** Start **
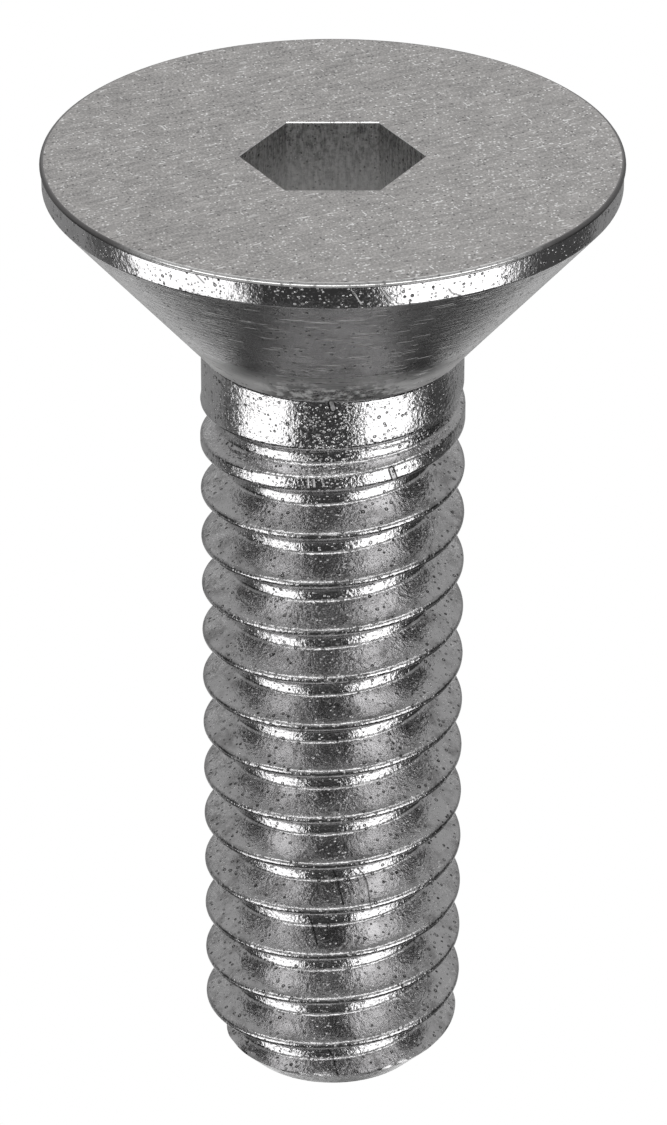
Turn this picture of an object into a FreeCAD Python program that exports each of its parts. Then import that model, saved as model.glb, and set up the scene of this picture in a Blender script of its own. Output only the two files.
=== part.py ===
import FreeCAD, Part
import os
import Sketcher

# Countersunk screw with a hexagon socket, headed in one piece and thread-rolled.
# It stands on the flat face of its head: that face lies at z = 0, the axis is Z and the tip points up.
# Two corners of the socket lie on the X axis, and two of its flats face along Y.
# The thread is right-handed, of the unified form: 1/4 inch across and 20 turns to the inch.

NODE_NAME = "countersunk_screw"

# Driving sizes in millimetres, degrees and turns, each with what it measures
SIZES = [
    ("overall_length", 23.8, "head face to the end of the tip"),
    ("head_diameter", 13.4, "across the lip round the face"),
    ("lip_depth", 0.04, "how far the lip stands out of the straight wall under it"),
    ("lip_height", 0.13, "face to the foot of the lip"),
    ("rim_height", 0.62, "face to the start of the cone"),
    ("face_rounding", 0.06, "radius between the face and the lip"),
    ("cone_angle", 82.0, "included angle of the countersink cone"),
    ("neck_diameter", 6.13, "plain shank under the head"),
    ("neck_length", 0.856, "plain shank between the cone and the first trace of the groove"),
    ("neck_fillet", 0.15, "radius between the cone and the neck"),
    ("crest_setback", 0.6, "from the end of the plain neck to where the crests reach their diameter"),
    ("thread_diameter", 6.2, "over the crests"),
    ("thread_pitch", 1.27, "advance of one turn"),
    ("thread_depth", 0.6875, "crest to root"),
    ("root_flat", 0.3175, "width of the flat at the root"),
    ("crest_flat", 0.15875, "width of the flat on the crest"),
    ("runout_turns", 1.3, "turns over which the groove fades out towards the neck"),
    ("tip_diameter", 4.48, "flat end of the tip"),
    ("chamfer_slope", 45.0, "slope of the tip's chamfer against the axis"),
    ("socket_width", 3.7, "across the flats of the hexagon"),
    ("socket_depth", 2.9, "straight part of the socket"),
    ("hollow_land", 0.15, "flat ring between the socket's flats and the hollow in its floor"),
    ("hollow_angle", 120.0, "included angle of the hollow"),
    ("cutter_overlap", 0.08, "how far the groove's cutter stands out of the crests"),
]

os.makedirs("parts", exist_ok=True)
doc = FreeCAD.newDocument("CountersunkScrew")

sheet = doc.addObject("Spreadsheet::Sheet", "Sizes")
for row, (alias, number, meaning) in enumerate(SIZES, start=1):
    sheet.set("A%d" % row, alias)
    sheet.set("B%d" % row, repr(number))
    sheet.set("C%d" % row, meaning)
    sheet.setAlias("B%d" % row, alias)
doc.recompute()

body = doc.addObject("PartDesign::Body", "ScrewBody")
body.Label = NODE_NAME


def value(expression):
    """The number that an expression on the sheet's sizes gives."""
    return float(sheet.evalExpression(expression))


def new_sketch(name, role):
    """A sketch of the body, flat on its origin plane of that role."""
    sketch = body.newObject("Sketcher::SketchObject", name)
    plane = next(feature for feature in body.Origin.OriginFeatures if feature.Role == role)
    sketch.AttachmentSupport = (plane, [""])
    sketch.MapMode = "FlatFace"
    return sketch


def hold(sketch, edge, direction, axis, start, expression):
    """Holds the start of an edge on an axis where the expression is 0, and otherwise at that distance."""
    if expression == "0":
        sketch.addConstraint(Sketcher.Constraint("PointOnObject", edge, 1, axis))
        return
    index = sketch.addConstraint(Sketcher.Constraint(direction, -1, 1, edge, 1, start))
    sketch.setExpression("Constraints[%d]" % index, expression)


def draw_outline(sketch, corners):
    """Closed outline of straight edges. A corner is two expressions, across and up the sketch."""
    points = [FreeCAD.Vector(value(across), value(up), 0) for across, up in corners]
    edges = []
    for start, end in zip(points, points[1:] + points[:1]):
        edges.append(sketch.addGeometry(Part.LineSegment(start, end), False))
    for edge, following in zip(edges, edges[1:] + edges[:1]):
        sketch.addConstraint(Sketcher.Constraint("Coincident", edge, 2, following, 1))
    for edge, point, (across, up) in zip(edges, points, corners):
        hold(sketch, edge, "DistanceX", -2, point.x, across)
        hold(sketch, edge, "DistanceY", -1, point.y, up)
    doc.recompute()


def circle_at(shape, radius, height):
    """Name of the circular edge about Z with that radius at that height."""
    for number, edge in enumerate(shape.Edges, start=1):
        curve = edge.Curve
        if not isinstance(curve, Part.Circle):
            continue
        if abs(curve.Radius - radius) < 1e-6 and abs(curve.Center.z - height) < 1e-6:
            return "Edge%d" % number
    raise ValueError("no circle of radius %.3f at height %.3f" % (radius, height))


def round_edge(name, base, radius, height, expression):
    """Rounds one circle of the turned blank, with a radius that follows the sheet."""
    rounding = body.newObject("PartDesign::Fillet", name)
    rounding.Base = (base, [circle_at(base.Shape, value(radius), value(height))])
    rounding.setExpression("Radius", expression)
    doc.recompute()
    return rounding


def cut_helix(name, sketch, height, angle, backwards):
    """Cuts the sketch along a helix about Z, one pitch a turn."""
    cut = body.newObject("PartDesign::SubtractiveHelix", name)
    cut.Profile = sketch
    cut.ReferenceAxis = (sketch, ["V_Axis"])
    cut.Mode = 0
    cut.LeftHanded = False
    cut.Reversed = backwards
    cut.setExpression("Pitch", "Sizes.thread_pitch")
    cut.setExpression("Height", height)
    cut.setExpression("Angle", angle)
    doc.recompute()
    return cut


# Blank: head with its thin lip, neck, shank and tip in one profile, turned about Z
HEAD_RADIUS = "Sizes.head_diameter / 2"
RIM_RADIUS = "(Sizes.head_diameter / 2 - Sizes.lip_depth)"
NECK_RADIUS = "Sizes.neck_diameter / 2"
CREST_RADIUS = "Sizes.thread_diameter / 2"
CONE_HEIGHT = "(%s - %s) / tan(Sizes.cone_angle * 1 deg / 2)" % (RIM_RADIUS, NECK_RADIUS)
CONE_END = "(Sizes.rim_height + %s)" % CONE_HEIGHT
NECK_END = "(%s + Sizes.neck_length)" % CONE_END
CREST_START = "(%s + Sizes.crest_setback)" % NECK_END
STEP = "abs(Sizes.thread_diameter - Sizes.neck_diameter) / 2"
CHAMFER_HEIGHT = "(Sizes.thread_diameter - Sizes.tip_diameter) / 2 / tan(Sizes.chamfer_slope * 1 deg)"

blank_profile = new_sketch("BlankProfile", "XZ_Plane")
draw_outline(blank_profile, [
    ("0", "0"),
    (HEAD_RADIUS, "0"),
    (HEAD_RADIUS, "Sizes.lip_height - Sizes.lip_depth"),
    (RIM_RADIUS, "Sizes.lip_height"),
    (RIM_RADIUS, "Sizes.rim_height"),
    (NECK_RADIUS, CONE_END),
    (NECK_RADIUS, "%s - %s" % (CREST_START, STEP)),
    (CREST_RADIUS, CREST_START),
    (CREST_RADIUS, "Sizes.overall_length - " + CHAMFER_HEIGHT),
    ("Sizes.tip_diameter / 2", "Sizes.overall_length"),
    ("0", "Sizes.overall_length"),
])
blank = body.newObject("PartDesign::Revolution", "Blank")
blank.Profile = blank_profile
blank.ReferenceAxis = (blank_profile, ["V_Axis"])
blank.Angle = 360.0
doc.recompute()

rounded_face = round_edge("RoundedFace", blank, HEAD_RADIUS, "0", "Sizes.face_rounding")
rounded_neck = round_edge("RoundedNeck", rounded_face, NECK_RADIUS, CONE_END, "Sizes.neck_fillet")

# Hexagon socket, open at the face, with a shallow cone in its floor
CORNER = "Sizes.socket_width / sqrt(3)"
HALF_SIDE = "Sizes.socket_width / sqrt(3) / 2"
HALF_WIDTH = "Sizes.socket_width / 2"

hexagon = new_sketch("SocketHexagon", "XY_Plane")
draw_outline(hexagon, [
    (CORNER, "0"),
    (HALF_SIDE, HALF_WIDTH),
    ("-" + HALF_SIDE, HALF_WIDTH),
    ("-" + CORNER, "0"),
    ("-" + HALF_SIDE, "-" + HALF_WIDTH),
    (HALF_SIDE, "-" + HALF_WIDTH),
])
socket = body.newObject("PartDesign::Pocket", "Socket")
socket.Profile = hexagon
socket.Reversed = True
socket.setExpression("Length", "Sizes.socket_depth")
doc.recompute()

HOLLOW_RADIUS = "(Sizes.socket_width / 2 - Sizes.hollow_land)"
hollow_profile = new_sketch("HollowProfile", "XZ_Plane")
draw_outline(hollow_profile, [
    ("0", "Sizes.socket_depth"),
    (HOLLOW_RADIUS, "Sizes.socket_depth"),
    ("0", "Sizes.socket_depth + %s / tan(Sizes.hollow_angle * 1 deg / 2)" % HOLLOW_RADIUS),
])
hollow = body.newObject("PartDesign::Groove", "SocketHollow")
hollow.Profile = hollow_profile
hollow.ReferenceAxis = (hollow_profile, ["V_Axis"])
hollow.Angle = 360.0
doc.recompute()

# Thread: the groove between the turns, at full depth from its start to past the tip
FULL_START = "(%s + Sizes.thread_pitch * Sizes.runout_turns)" % NECK_END
ROOT = "-(Sizes.thread_diameter / 2 - Sizes.thread_depth)"
MOUTH = "-(Sizes.thread_diameter / 2 + Sizes.cutter_overlap)"
HALF_ROOT = "Sizes.root_flat / 2"
HALF_AT_CREST = "(Sizes.thread_pitch - Sizes.crest_flat) / 2"
FLANK_RUN = "(%s - %s) / Sizes.thread_depth" % (HALF_AT_CREST, HALF_ROOT)
HALF_MOUTH = "(%s + Sizes.cutter_overlap * %s)" % (HALF_AT_CREST, FLANK_RUN)

groove_profile = new_sketch("GrooveProfile", "XZ_Plane")
draw_outline(groove_profile, [
    (ROOT, "%s - %s" % (FULL_START, HALF_ROOT)),
    (MOUTH, "%s - %s" % (FULL_START, HALF_MOUTH)),
    (MOUTH, "%s + %s" % (FULL_START, HALF_MOUTH)),
    (ROOT, "%s + %s" % (FULL_START, HALF_ROOT)),
])
THREAD_HEIGHT = "Sizes.overall_length - %s + Sizes.thread_pitch" % FULL_START
thread = cut_helix("Thread", groove_profile, THREAD_HEIGHT, "0", False)

# Run-out: the same groove goes on towards the head and climbs out of the blank on a conical helix
RUNOUT_HEIGHT = "Sizes.thread_pitch * Sizes.runout_turns"
RUNOUT_SLOPE = "atan(Sizes.thread_depth / (%s))" % RUNOUT_HEIGHT
runout = cut_helix("RunOut", groove_profile, RUNOUT_HEIGHT, RUNOUT_SLOPE, True)
body.Tip = runout
doc.recompute()

# Every feature must have worked, and each cut must have taken something away
for item in doc.Objects:
    if "Invalid" in item.State or "Error" in item.State:
        raise RuntimeError("%s failed: %s" % (item.Name, item.State))
for before, after in [(rounded_neck, socket), (socket, hollow), (hollow, thread), (thread, runout)]:
    if not after.Shape.Volume < before.Shape.Volume - 1e-3:
        raise RuntimeError("%s cut nothing" % after.Name)
shape = body.Shape
if shape.isNull() or not shape.isValid() or len(shape.Solids) != 1:
    raise RuntimeError("the screw is not one valid solid")
shape.exportStep(os.path.join("parts", body.Label + ".step"))
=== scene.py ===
import math

import bmesh
import bpy
from mathutils import Matrix, Vector


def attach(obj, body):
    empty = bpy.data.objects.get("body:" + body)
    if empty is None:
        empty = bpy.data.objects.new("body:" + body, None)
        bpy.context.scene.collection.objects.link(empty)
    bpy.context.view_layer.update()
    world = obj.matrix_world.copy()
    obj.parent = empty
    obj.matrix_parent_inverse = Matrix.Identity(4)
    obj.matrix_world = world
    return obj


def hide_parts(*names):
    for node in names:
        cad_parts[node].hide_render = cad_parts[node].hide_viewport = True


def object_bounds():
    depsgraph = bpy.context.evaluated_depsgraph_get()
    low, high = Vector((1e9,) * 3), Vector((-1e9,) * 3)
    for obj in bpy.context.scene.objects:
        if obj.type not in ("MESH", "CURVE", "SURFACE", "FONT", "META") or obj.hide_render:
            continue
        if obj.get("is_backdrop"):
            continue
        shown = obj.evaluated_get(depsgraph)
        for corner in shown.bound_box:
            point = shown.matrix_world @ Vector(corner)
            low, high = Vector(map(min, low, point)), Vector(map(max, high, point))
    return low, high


bl_info = {
    "name": "Countersunk Screw",
    "version": (1, 0, 0),
    "blender": (4, 5, 0),
    "location": "View3D > Sidebar > Screw",
    "description": "Builds a countersunk screw with a hexagon socket and a rolled thread, and its studio",
    "category": "Add Mesh",
}

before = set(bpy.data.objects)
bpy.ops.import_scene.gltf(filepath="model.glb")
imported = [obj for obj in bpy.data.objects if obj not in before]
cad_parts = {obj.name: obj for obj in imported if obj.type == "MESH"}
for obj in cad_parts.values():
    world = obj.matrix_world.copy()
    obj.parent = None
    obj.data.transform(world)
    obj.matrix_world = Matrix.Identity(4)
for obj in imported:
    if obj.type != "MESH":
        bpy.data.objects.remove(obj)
CAD_LOW, CAD_HIGH = (list(corner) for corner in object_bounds())
NODE = "countersunk_screw"
BODY = "root"
MILLIMETRE = 0.001

# The photograph's frame in pixels, and the column of the screw's axis in it
PHOTO_WIDTH = 667
PHOTO_HEIGHT = 1125
AXIS_COLUMN = 332.67


class Wire:
    """A node's output whose arithmetic adds Math nodes to its tree."""

    def __init__(self, tree, socket=None):
        self.tree = tree
        self.socket = socket

    def node(self, kind, settings=None, sockets=None, output=0):
        """Adds a node: its settings first, then its sockets' values or links. Gives the named output."""
        made = self.tree.nodes.new(kind)
        for name, setting in (settings or {}).items():
            setattr(made, name, setting)
        for name, content in (sockets or {}).items():
            socket = made.inputs[name]
            if isinstance(content, Wire):
                self.tree.links.new(content.socket, socket)
            else:
                socket.default_value = content
        return Wire(self.tree, made.outputs[output] if made.outputs else None)

    def math(self, operation, *others):
        """A Math node of this value and any others."""
        sockets = dict(enumerate((self, *others)))
        return self.node("ShaderNodeMath", {"operation": operation}, sockets)

    def __add__(self, other):
        return self.math("ADD", other)

    __radd__ = __add__

    def __mul__(self, other):
        return self.math("MULTIPLY", other)

    __rmul__ = __mul__

    def __sub__(self, other):
        return self.math("SUBTRACT", other)

    def __rsub__(self, other):
        return self * -1 + other

    def __truediv__(self, other):
        return self.math("DIVIDE", other)

    def __rtruediv__(self, other):
        return self.math("POWER", -1.0) * other

    def capped(self, highest=1.0):
        """This value, held at the highest where it is more."""
        return self.math("MINIMUM", highest)

    def split(self):
        """The three parts of this vector or colour."""
        made = self.node("ShaderNodeSeparateXYZ", {}, {"Vector": self})
        return [Wire(self.tree, socket) for socket in made.socket.node.outputs]

    def step(self, start, end, low=0.0, high=1.0):
        """Smooth step of this value: low before start, high after end."""
        settings = {"interpolation_type": "SMOOTHSTEP"}
        sockets = {"Value": self, "From Min": start, "From Max": end, "To Min": low, "To Max": high}
        return self.node("ShaderNodeMapRange", settings, sockets)

    def ramp(self, start, end):
        """Straight ramp of this value: 0 before start, 1 after end."""
        sockets = {"Value": self, "From Min": start, "From Max": end}
        return self.node("ShaderNodeMapRange", {"clamp": True}, sockets)

    def blend(self, first, second):
        """A colour between two colours, with this value as the share of the second."""
        sockets = {"Factor": self, 6: first, 7: second}
        return self.node("ShaderNodeMix", {"data_type": "RGBA"}, sockets, 2)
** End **
#### [Work to be completed]
The lines to quote run from the one containing "# Every feature" to the one containing "for node in". Quote them exactly, with both of those lines, and nothing else.

#### [Completed task]
# Every feature must have worked, and each cut must have taken something away
for item in doc.Objects:
    if "Invalid" in item.State or "Error" in item.State:
        raise RuntimeError("%s failed: %s" % (item.Name, item.State))
for before, after in [(rounded_neck, socket), (socket, hollow), (hollow, thread), (thread, runout)]:
    if not after.Shape.Volume < before.Shape.Volume - 1e-3:
        raise RuntimeError("%s cut nothing" % after.Name)
shape = body.Shape
if shape.isNull() or not shape.isValid() or len(shape.Solids) != 1:
    raise RuntimeError("the screw is not one valid solid")
shape.exportStep(os.path.join("parts", body.Label + ".step"))
=== scene.py ===
import math

import bmesh
import bpy
from mathutils import Matrix, Vector


def attach(obj, body):
    empty = bpy.data.objects.get("body:" + body)
    if empty is None:
        empty = bpy.data.objects.new("body:" + body, None)
        bpy.context.scene.collection.objects.link(empty)
    bpy.context.view_layer.update()
    world = obj.matrix_world.copy()
    obj.parent = empty
    obj.matrix_parent_inverse = Matrix.Identity(4)
    obj.matrix_world = world
    return obj


def hide_parts(*names):
    for node in names:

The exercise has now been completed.